Samandayu (kompasiana.com)
Saya tertarik membaca tulisan yang dipublish Samandayu mengenai PR seorang anak yang sebenarnya benar tetapi disalahakan oleh gurunya dengan logika dari si guru sendiri. Jujur, kasus seperti ini sering terjadi di mana seorang guru gagal faham dengan kurikulum dan cenderung memaksakan logika mereka sendiri terhadap anak. Padahal 6x4 sama saja artinya dengan 4 x 6, dan keduanya jawaban mengandung kebenaran karena hasilnya adalah sama. Mungkin si guru lupa kalau dalam matematika dikenal "Hukum komutatif" artinya kita bisa menukar angka dan jawabannya tetap sama untukpenjumlahan, atau perkalian.
a + b  =  b + a
a × b  =  b × a
Saya tak tahu konsep apa yang diajarkan si guru dalam mengajarkan matematika tersebut. Atau karena si guru merasa si anak SD baru kelas dua sehingga tak layak diperkenalkan hukum tersebut? Menurut saya ini aneh kalau dia punya pemikiran seperti itu.

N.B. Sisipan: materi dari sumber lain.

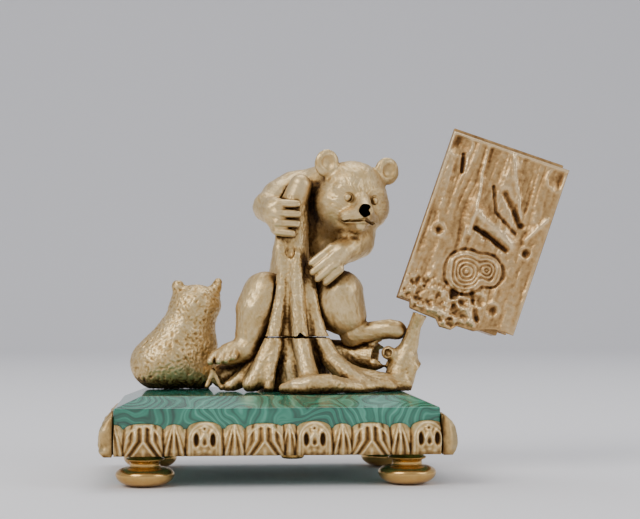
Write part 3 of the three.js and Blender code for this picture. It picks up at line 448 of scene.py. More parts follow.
# ---------------------------------------------------------------- finishes
def materialWith(name, build):
    material = bpy.data.materials.new(name)
    material.use_nodes = True
    nodes, links = material.node_tree.nodes, material.node_tree.links

    def add(kind, settings=None, **inputs):
        node = nodes.new(kind)
        for key, value in (settings or {}).items():
            setattr(node, key, value)
        for key, value in inputs.items():
            socket = node.inputs[int(key[1:])] if key[0] == "i" and key[1:].isdigit() else node.inputs[key]
            if hasattr(value, "is_output"):
                links.new(value, socket)
            else:
                socket.default_value = value
        return node

    build(add, links, nodes["Principled BSDF"])
    return material


def ramp(add, source, stops):
    node = add("ShaderNodeValToRGB", i0=source)
    bar = node.color_ramp
    while len(bar.elements) < len(stops):
        bar.elements.new(0.5)
    for element, (place, colour) in zip(bar.elements, stops):
        element.position, element.color = place, (*colour, 1)
    return node.outputs["Color"]


def math2(add, operation, a, b):
    return add("ShaderNodeMath", {"operation": operation}, i0=a, i1=b).outputs[0]


def cloud(add, where, size, detail=4.0, roughness=0.6):
    return add(
        "ShaderNodeTexNoise", Vector=where, Scale=1 / size, Detail=detail, Roughness=roughness,
    ).outputs["Fac"]


# Matt gilt bronze whose hollows have gone brown, with painted shade darkening folds and deep recesses further
giltLooks = {
    "gilt": {
        "deep": (0.045, 0.02, 0.006), "brown": (0.2, 0.105, 0.03), "gold": (0.56, 0.37, 0.145),
        "worn": (0.76, 0.58, 0.31), "metal": 0.8, "rough": (0.36, 0.62), "grain": 0.35,
    },
    "brownGilt": {
        "deep": (0.04, 0.016, 0.005), "brown": (0.19, 0.09, 0.025), "gold": (0.52, 0.315, 0.125),
        "worn": (0.76, 0.56, 0.31), "metal": 0.8, "rough": (0.3, 0.55), "grain": 0.25,
    },
    "turnedGilt": {
        "deep": (0.1, 0.045, 0.012), "brown": (0.3, 0.155, 0.035), "gold": (0.58, 0.34, 0.1),
        "worn": (0.7, 0.46, 0.17), "metal": 0.92, "rough": (0.2, 0.36), "grain": 0.08,
    },
}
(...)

Kembali pada kasus, setahu saya yang juga mengajar Matematika di SD, yang namanya perkalian tersebut selalu dikatakan sebagai penjumlahan berulang. Misalnya :
6 x 4 = 6 + 6 + 6 + 6 = 24 (enamnya ada empat dan semua dijumlahkan)
Tetapi jika jawaban 6 x 4 = 4 + 4 + 4 + 4+ 4 + 4 = 24, 4-nya ada enam dan semua dijumlahkan, si guru benar tetapi menyalahi konsep termudah mengajar untuk anak SD. Dalam kasus ini si guru memang layak di jewer cenderung menghambat kreatifitas anak dalam menemukan jawaban. Â Mau jadi apa apa anak jika jawaban sama benar tetapi jawaban guru yang paling benar?
Jadi sebenarnya mau  5 x 6=6 x 5, dua2nya boleh diajarkan tergantung kemudahan si anak dalam menjumlahkan bilangan. Misalnya,  5 + 5 + 5 + 5 + 5 + 5 = 5 x 6 = 30.  Murid lebih mudah menghitungnya dengan menjumlahkan semua angka 5 dibanding jika 5 x 6 = 6 + 6 + 6 + 6 + 6 = 30. Nggak percaya? Coba anda jumlahkan ini
15+15+15+15+15+15=....
Jelas anda lebih mudah menghitung dengan cara menjumlahkan 6 buah angka 15 daripada menjumlahkan angka 6 sebanyak 15 biji.
Jadi kalau semuanya sama, maka beri kemudahan pada siswa untuk mengikuti mana menurut mereka yang paling mudah. Jangan dipersulit. Guru yang suka mempersulit hasil yang benar adalah ciri guru yang otoriter yang akan menghambat ruang pengetahuan siswa.